STATED PROBLEM → Quote precisely the run of lines opening with the line containing "const sieve = new THREE.Group();" and closing with the line containing "bpy.data.objects.remove(obj)", and nothing else.

MATERIAL SUPPLIED →
---------------

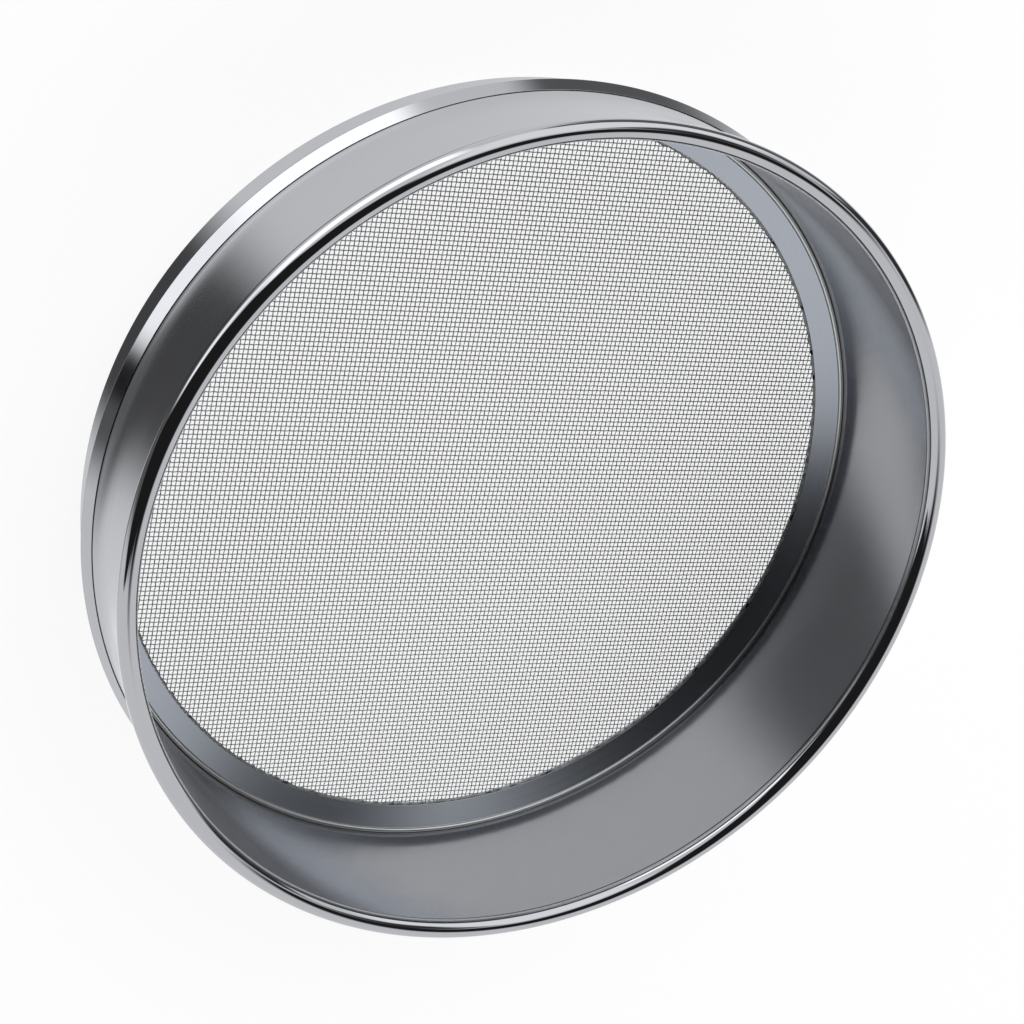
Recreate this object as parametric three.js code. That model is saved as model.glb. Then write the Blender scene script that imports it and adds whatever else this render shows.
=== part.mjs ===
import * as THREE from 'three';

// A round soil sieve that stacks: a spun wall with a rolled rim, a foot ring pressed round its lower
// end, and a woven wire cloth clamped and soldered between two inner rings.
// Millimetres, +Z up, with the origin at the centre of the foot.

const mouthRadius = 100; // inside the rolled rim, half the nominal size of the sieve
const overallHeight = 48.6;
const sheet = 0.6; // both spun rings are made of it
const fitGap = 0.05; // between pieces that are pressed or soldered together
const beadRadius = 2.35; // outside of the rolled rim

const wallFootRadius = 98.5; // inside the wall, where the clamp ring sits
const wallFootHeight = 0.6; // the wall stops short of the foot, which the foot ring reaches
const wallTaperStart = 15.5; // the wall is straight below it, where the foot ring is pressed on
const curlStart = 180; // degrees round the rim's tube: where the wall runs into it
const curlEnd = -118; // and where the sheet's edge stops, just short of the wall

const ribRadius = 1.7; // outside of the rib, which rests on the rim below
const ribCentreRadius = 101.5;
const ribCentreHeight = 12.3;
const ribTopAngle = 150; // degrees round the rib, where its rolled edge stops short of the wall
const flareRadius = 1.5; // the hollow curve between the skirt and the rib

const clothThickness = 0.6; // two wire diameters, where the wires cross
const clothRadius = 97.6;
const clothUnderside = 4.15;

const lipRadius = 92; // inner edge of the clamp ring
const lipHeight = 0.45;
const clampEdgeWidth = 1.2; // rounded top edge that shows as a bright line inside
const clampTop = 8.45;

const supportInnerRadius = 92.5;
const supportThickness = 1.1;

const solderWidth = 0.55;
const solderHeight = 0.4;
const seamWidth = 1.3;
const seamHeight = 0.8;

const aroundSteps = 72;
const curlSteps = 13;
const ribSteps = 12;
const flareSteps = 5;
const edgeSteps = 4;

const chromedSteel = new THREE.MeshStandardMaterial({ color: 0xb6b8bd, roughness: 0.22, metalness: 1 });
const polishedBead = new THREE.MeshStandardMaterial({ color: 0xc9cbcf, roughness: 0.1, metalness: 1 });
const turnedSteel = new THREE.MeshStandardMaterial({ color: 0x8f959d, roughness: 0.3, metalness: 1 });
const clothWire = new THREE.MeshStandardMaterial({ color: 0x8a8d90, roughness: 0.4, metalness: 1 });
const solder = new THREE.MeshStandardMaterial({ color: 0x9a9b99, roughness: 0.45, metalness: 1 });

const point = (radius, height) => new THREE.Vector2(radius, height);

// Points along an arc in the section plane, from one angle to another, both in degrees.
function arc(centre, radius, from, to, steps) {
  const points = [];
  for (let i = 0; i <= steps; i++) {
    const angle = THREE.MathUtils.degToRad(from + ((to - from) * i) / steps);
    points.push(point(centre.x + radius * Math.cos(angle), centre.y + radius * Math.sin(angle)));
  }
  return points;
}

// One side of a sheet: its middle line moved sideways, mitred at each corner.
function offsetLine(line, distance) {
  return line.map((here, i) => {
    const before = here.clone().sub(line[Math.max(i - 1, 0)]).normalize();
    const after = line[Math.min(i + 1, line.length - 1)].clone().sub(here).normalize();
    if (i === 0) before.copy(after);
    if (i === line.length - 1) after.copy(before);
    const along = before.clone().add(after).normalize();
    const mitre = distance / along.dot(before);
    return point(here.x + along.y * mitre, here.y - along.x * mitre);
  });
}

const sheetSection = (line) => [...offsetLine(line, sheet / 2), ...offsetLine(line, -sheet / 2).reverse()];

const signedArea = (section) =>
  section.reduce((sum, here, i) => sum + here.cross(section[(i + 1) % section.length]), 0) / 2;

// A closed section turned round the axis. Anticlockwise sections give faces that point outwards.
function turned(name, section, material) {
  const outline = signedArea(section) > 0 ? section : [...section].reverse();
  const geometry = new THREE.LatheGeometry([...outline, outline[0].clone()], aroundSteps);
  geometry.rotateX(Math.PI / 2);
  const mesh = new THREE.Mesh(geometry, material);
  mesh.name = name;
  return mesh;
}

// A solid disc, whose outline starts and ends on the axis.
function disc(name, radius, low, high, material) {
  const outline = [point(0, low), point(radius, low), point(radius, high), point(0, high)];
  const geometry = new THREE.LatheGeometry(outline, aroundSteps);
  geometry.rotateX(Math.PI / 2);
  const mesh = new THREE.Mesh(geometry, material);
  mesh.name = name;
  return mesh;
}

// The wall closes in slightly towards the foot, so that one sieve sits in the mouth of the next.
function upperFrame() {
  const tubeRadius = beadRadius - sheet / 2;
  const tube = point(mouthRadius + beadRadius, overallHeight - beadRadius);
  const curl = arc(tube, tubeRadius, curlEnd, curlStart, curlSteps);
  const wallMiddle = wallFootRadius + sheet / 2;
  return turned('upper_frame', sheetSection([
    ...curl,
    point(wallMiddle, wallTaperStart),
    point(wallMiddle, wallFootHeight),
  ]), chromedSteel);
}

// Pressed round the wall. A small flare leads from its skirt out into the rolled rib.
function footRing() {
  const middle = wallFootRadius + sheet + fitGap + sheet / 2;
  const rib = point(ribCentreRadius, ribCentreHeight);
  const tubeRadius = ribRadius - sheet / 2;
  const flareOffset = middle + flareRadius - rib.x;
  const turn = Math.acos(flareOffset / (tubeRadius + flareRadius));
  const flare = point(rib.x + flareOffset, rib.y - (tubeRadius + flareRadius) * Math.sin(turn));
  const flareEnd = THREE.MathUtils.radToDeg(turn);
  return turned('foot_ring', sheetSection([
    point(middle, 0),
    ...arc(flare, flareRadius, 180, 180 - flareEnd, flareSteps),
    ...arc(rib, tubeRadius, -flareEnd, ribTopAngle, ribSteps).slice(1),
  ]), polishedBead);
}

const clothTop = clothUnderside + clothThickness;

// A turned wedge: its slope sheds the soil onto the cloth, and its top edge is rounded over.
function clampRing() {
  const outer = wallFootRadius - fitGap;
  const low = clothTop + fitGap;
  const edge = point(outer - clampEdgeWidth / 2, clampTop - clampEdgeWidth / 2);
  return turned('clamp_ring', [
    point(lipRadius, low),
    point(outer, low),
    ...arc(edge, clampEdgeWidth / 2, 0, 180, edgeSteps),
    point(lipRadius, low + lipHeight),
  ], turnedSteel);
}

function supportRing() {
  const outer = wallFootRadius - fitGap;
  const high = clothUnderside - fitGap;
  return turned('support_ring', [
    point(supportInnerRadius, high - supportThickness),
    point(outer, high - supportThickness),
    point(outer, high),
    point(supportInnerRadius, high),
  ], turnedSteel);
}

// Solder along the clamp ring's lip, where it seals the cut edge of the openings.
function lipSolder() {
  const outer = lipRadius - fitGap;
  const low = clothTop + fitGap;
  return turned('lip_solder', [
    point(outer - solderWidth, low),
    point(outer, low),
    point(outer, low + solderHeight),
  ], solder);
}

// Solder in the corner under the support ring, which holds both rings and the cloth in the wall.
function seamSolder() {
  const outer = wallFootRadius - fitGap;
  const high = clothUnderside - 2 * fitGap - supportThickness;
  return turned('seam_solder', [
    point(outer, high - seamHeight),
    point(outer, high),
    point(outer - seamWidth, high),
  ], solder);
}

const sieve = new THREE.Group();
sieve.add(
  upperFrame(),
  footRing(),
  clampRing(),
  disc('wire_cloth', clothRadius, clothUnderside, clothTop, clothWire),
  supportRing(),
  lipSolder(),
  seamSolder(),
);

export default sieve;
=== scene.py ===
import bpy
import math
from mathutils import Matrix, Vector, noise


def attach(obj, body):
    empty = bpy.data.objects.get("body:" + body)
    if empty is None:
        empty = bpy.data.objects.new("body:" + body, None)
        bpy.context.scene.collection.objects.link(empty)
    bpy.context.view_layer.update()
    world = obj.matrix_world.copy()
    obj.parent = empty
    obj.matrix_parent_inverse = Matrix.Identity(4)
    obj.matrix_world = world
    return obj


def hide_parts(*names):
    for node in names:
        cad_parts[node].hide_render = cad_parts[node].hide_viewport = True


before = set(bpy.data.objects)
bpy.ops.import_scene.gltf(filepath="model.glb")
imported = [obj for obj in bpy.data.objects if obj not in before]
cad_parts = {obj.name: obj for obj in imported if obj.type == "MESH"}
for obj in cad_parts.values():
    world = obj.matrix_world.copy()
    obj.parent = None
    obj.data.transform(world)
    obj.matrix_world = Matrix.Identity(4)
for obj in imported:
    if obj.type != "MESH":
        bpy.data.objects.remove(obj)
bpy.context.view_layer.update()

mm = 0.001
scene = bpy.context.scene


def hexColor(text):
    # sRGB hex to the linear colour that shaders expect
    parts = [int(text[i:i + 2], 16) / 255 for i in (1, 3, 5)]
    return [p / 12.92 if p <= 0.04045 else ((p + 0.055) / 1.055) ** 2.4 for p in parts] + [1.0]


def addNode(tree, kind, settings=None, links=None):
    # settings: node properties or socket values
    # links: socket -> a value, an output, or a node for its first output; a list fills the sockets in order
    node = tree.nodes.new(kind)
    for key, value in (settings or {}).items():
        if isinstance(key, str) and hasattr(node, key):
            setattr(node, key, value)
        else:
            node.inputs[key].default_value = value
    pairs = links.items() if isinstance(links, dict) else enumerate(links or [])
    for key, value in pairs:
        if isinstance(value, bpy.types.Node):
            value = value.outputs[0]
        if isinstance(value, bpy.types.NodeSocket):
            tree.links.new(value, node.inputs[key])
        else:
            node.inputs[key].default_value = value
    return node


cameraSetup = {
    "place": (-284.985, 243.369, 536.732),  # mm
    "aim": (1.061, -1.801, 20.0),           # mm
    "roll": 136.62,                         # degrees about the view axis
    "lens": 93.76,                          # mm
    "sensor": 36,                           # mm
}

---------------

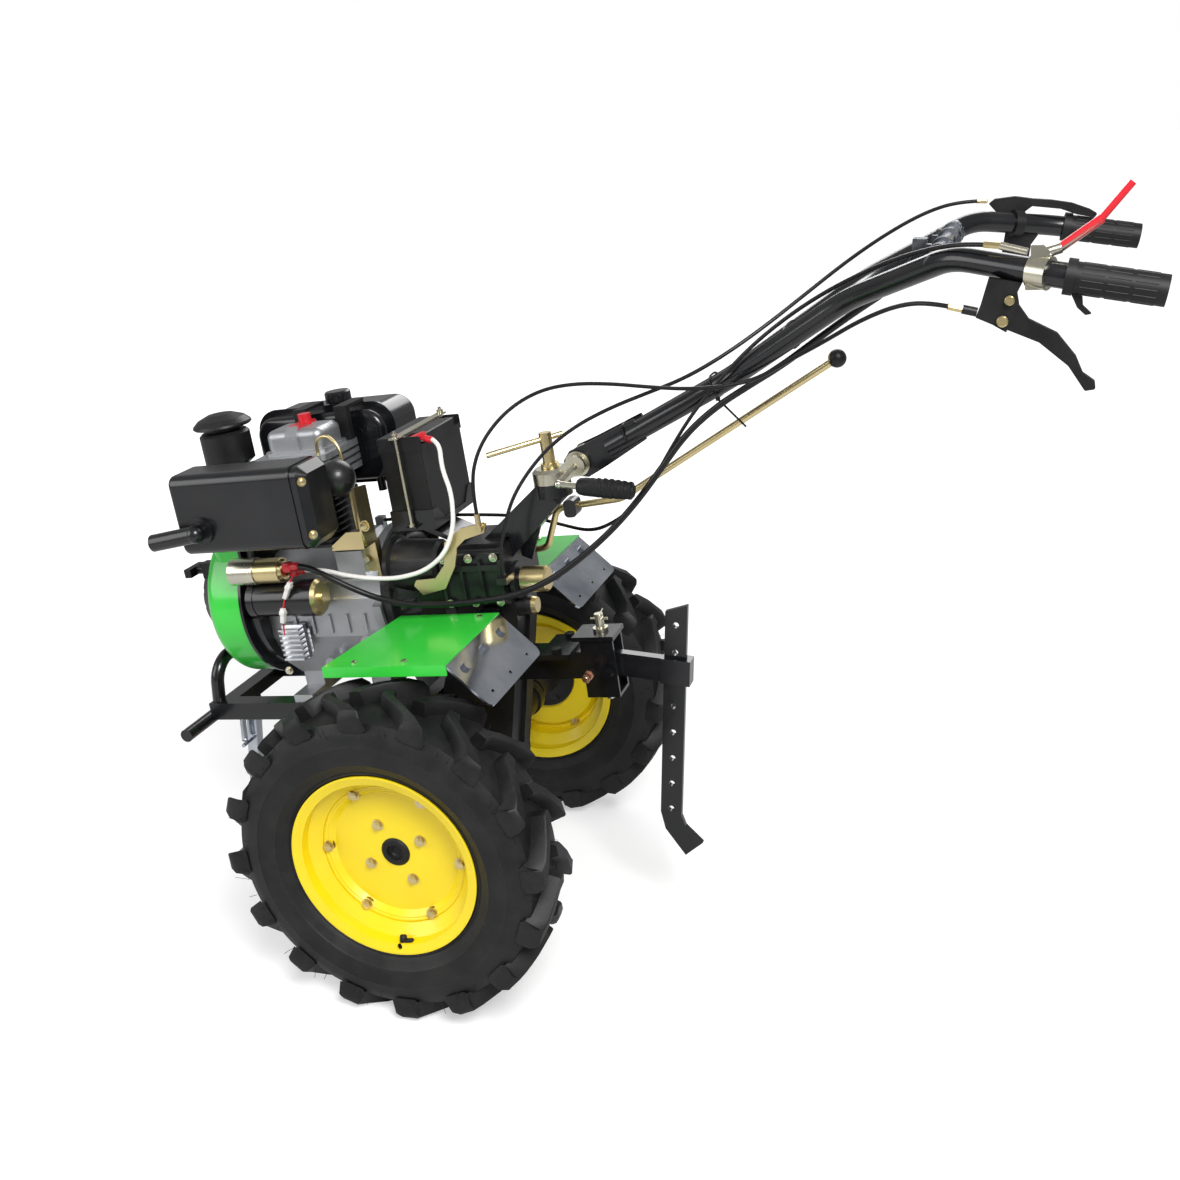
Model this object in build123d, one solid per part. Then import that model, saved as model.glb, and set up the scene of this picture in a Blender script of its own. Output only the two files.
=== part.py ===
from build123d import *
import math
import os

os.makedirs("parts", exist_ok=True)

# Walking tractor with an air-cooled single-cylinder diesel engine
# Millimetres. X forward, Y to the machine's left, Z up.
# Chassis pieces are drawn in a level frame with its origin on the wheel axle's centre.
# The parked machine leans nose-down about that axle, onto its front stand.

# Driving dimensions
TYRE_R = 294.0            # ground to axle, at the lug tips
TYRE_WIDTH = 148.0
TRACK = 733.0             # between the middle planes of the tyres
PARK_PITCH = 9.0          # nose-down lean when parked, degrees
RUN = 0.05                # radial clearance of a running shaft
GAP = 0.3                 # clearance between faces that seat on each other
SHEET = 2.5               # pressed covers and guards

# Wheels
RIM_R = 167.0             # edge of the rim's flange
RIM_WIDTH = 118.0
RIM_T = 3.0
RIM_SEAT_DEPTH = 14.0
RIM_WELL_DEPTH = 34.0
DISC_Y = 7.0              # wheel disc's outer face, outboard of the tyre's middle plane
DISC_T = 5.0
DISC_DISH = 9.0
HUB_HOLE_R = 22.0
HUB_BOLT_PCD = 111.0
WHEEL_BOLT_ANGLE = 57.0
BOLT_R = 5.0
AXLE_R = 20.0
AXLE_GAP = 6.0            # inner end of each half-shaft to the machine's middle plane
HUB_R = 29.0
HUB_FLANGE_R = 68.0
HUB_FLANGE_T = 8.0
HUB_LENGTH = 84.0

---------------

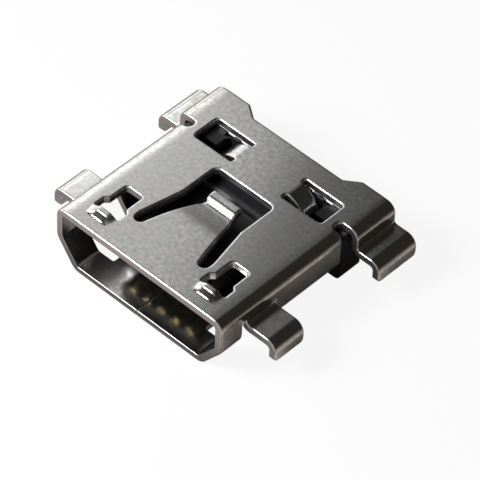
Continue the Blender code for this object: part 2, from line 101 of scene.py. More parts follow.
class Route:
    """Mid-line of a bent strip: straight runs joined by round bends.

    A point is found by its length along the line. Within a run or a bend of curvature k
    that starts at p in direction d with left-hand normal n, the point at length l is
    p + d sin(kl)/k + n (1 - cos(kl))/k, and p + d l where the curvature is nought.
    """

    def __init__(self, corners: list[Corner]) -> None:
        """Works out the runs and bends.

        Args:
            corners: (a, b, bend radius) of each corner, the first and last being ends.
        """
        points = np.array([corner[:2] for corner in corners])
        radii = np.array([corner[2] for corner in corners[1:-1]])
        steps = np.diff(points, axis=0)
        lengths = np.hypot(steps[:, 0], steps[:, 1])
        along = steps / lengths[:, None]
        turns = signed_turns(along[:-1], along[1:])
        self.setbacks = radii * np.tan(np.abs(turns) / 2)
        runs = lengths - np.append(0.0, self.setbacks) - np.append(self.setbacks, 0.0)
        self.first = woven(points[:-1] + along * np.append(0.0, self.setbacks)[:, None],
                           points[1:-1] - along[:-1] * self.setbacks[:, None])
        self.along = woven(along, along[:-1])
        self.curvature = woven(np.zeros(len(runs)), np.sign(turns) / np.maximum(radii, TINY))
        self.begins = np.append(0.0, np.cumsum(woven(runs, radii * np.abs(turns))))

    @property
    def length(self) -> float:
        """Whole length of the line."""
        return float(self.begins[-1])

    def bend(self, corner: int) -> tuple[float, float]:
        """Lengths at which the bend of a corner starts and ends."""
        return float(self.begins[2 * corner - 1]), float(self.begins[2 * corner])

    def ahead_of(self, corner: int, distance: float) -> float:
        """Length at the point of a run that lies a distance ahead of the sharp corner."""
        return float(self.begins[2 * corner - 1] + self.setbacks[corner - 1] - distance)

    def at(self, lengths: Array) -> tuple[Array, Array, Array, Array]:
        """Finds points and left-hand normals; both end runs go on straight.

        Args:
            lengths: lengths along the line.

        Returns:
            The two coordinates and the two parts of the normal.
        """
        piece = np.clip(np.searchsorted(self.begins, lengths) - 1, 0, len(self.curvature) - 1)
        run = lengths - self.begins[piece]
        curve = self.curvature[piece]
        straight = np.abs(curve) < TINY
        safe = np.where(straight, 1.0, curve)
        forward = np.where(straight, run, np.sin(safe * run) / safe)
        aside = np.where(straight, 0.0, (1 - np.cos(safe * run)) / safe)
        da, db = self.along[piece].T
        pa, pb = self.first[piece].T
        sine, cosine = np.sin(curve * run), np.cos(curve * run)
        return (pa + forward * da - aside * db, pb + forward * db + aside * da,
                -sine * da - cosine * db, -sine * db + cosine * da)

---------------

WRITTEN RESPONSE →
const sieve = new THREE.Group();
sieve.add(
  upperFrame(),
  footRing(),
  clampRing(),
  disc('wire_cloth', clothRadius, clothUnderside, clothTop, clothWire),
  supportRing(),
  lipSolder(),
  seamSolder(),
);

export default sieve;
=== scene.py ===
import bpy
import math
from mathutils import Matrix, Vector, noise


def attach(obj, body):
    empty = bpy.data.objects.get("body:" + body)
    if empty is None:
        empty = bpy.data.objects.new("body:" + body, None)
        bpy.context.scene.collection.objects.link(empty)
    bpy.context.view_layer.update()
    world = obj.matrix_world.copy()
    obj.parent = empty
    obj.matrix_parent_inverse = Matrix.Identity(4)
    obj.matrix_world = world
    return obj


def hide_parts(*names):
    for node in names:
        cad_parts[node].hide_render = cad_parts[node].hide_viewport = True


before = set(bpy.data.objects)
bpy.ops.import_scene.gltf(filepath="model.glb")
imported = [obj for obj in bpy.data.objects if obj not in before]
cad_parts = {obj.name: obj for obj in imported if obj.type == "MESH"}
for obj in cad_parts.values():
    world = obj.matrix_world.copy()
    obj.parent = None
    obj.data.transform(world)
    obj.matrix_world = Matrix.Identity(4)
for obj in imported:
    if obj.type != "MESH":
        bpy.data.objects.remove(obj)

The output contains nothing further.